Day 9: Bike along the Parks Highway from Denali Park to Nenana, a distance of 60 miles. Cloudy in the a.m., steady rain by afternoon. I stay in a hotel in Nenana, where the tripod for the Nenana Ice Classic is on display. Light traffic and flat.

Day 10: Bike along the Parks Highway from Nenana to Fairbanks, a distance of 60 miles. Light traffic but very hilly. Cloudy and rainy all day, but I only get wet (drenched) in the morning. Visit the Museum at the University of Alaska--Fairbanks (most excellent), and spend this and the next night at a youth hostel.

Day 11: In Fairbanks. Do laundry, eat well, check my E-Mail (courtesy of Internet Alaska), and go to the Tanana Valley State Fair. See the Independence Day fireworks (since there really is no nighttime on July 4th) and lots of snowmobile displays.

Day 12: Bike on the Richardson Highway from Fairbanks to Rika's Roadhouse, in Delta State Historical Park, a distance of 95 miles. Boy am I tired! Light traffic, a warm day with temperatures reaching the 70's, and mostly flat with light hills.
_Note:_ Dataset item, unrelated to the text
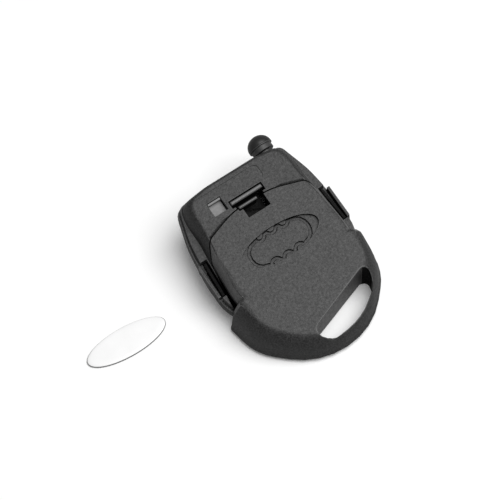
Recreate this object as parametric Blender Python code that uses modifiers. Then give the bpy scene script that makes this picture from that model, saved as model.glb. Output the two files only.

Day 13: Bike on the Richardson Highway from Rika's to an undeveloped camping spot by the Alyeska Pipeline, a distance of 65 miles. Very light traffic, but rain all afternoon and quite hilly most of the way. I visit Rika's Roadhouse in the morning, pipeline Pump Station 9 in the afternoon, and almost run into a moose in the road in the evening.

Day 14: Bike on the Richardson Highway to the Gulkana River Bridge, a distance of 85 miles. Cloudy and cool, in the 50's, but light traffic. Hills much of the way, giving way to a steady downhill by evening.

Day 15: Bike on the Richardson Highway from the Gulkana River Bridge to the Billy Mitchell State Rest Area, a distance of 80 miles. Not flat but not too hilly. A warm and sunny day with temperatures in the 70's, and light traffic, and a light wind, which is unusual from this part of the highway. The Wrangell Mtns. and Wrangell-St. Elias are visible from the highway, though I do not enter the park (access is limited and much out of my way).

Day 16: Bike on the Richardson Highway from the Billy Mitchell State Rest Area to Valdez, a distance of 50 miles. Another mild day with light traffic. A steady climb to Thompson pass, and it's all downhill from there--a 4% grade for the first 6 or 7 miles. I visit Worthington Glacier in the morning and, in the afternoon, bike through Keystone Canyon and watch salmon spawn in a stream outside of Valdez.

Day 17: Take the ferry Tustamena, part of the Alaska Marine Highway System, to Seward. See puffins, sea otters, and harbor seals along the way; also a view of Columbia Glacier and Prince William Sound. I camp out on the Bay in Seward.

Day 18: Rest and shop in Seward. Buy gifts for my family. Visit the library!

Day 19: Bike on the Seward Highway from Seward to Bertha's Creek National Forest Campground, a distance of 65 miles. Heavy traffic--lots of weekenders travelling back to Anchorage--and narrow shoulders and construction makes this a harrowing ride. Sunny and mild temperatures, atypical for this time of year in the Kenai Peninsula. Moderately hilly and mostly uphill.

Day 20: Bike on the Seward Highway from Bertha's Creek to Anchorage, a distance of 65 miles. It's cloudy but I stay ahead of the rain. Mostly downhill until Turnagain Arm. I follow Turnagain Arm, which has steady 20-35 mph winds, for 35 miles or so. Fortunately, most of it is with the wind! I take a long hike in the Chugach National Forest in the morning, and visit a small, historic gold mine in the afternoon. I camp at a commercial campground.

Day 21: In Anchorage, I take a hotel (for the first time since Nenana), do my laundry, visit downtown, and prepare for the flight back. I have only $10 remaining from the $500 cash I took to Alaska, so everything but laundry goes on my American Express Card.

Day 22: (August 21) Ride the 5 miles from the hotel to the airport on a bike path along the Cook Arm; disassemble (not too much) my bicycle and fly home, this time losing four hours on the journey. I arrive in Atlanta at 9:30 and am greeted joyfully by my wife and son. The trip is over!